Applying Taint Analysis and Theorem Proving to Exploit Development

Presented at REcon 2010, July 9, 2010, 11 a.m. (60 minutes).

As reverse engineers and exploit writers we spend much of our time trying to illuminate the relationships between input data, executed paths and the values we see in memory/registers at a later point. This work can often be tedious, especially in the presence of extensive arithmetic/logical modification of input data and complex conditions. Using recent (and not so recent) advances in run-time instrumentation we can go a long way towards automating the process of tracking input data and its effects on execution. In this talk we will discuss possible approaches to solving this problem through taint analysis.

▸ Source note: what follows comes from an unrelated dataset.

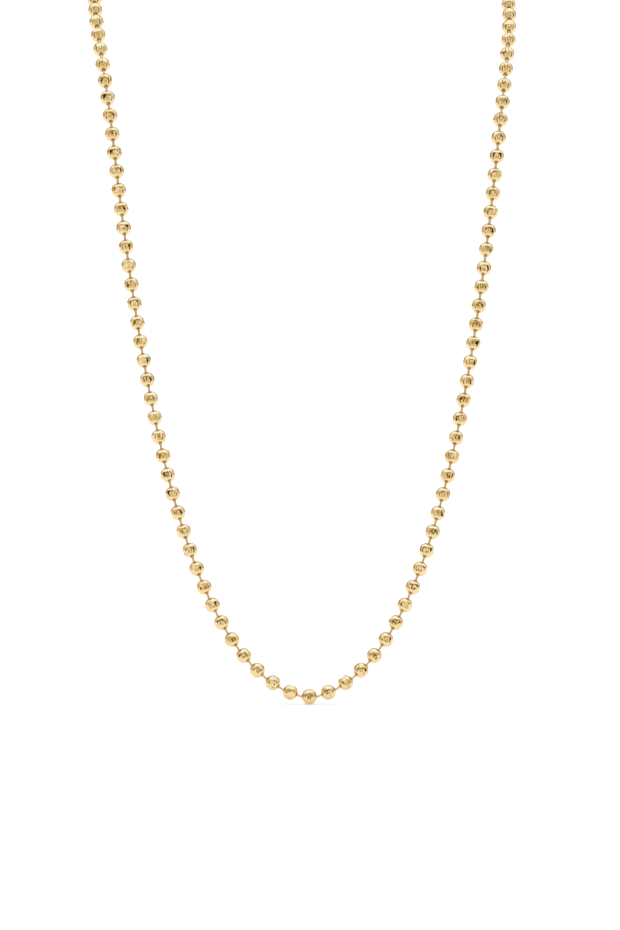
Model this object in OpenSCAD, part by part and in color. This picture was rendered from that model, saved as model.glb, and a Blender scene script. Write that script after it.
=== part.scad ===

The solutions we will discuss are useful in many scenarios e.g. determining the set of conditional jumps under our control, discovering buffers in memory that are useful for injecting shellcode, tracking parameters to potentially insecure function calls, discovering 'bad bytes' for exploits and so on. Building on this we will delve into the construction of logical formulae expressing the relationships between input and data in memory and ways in which these formulae can be manipulated and solved for interesting results. Depending on how we manipulate the initial formulae we can use theorem provers to automatically solve many problems e.g. 'unraveling' arithmetic/logical modifications on input, generating inputs that trigger specific paths, discovering the bounds on given variables and so forth.


Presenters:

  • Sean Heelan
    Sean is a security researcher with Immunity. His primary interests are in software verification/program analysis and its applications to vulnerability detection, reverse engineering and exploit development. Before joining Immunity Sean was a student at Oxford University where his research focused on combining run-time dataflow analysis and decision procedures for exploit generation.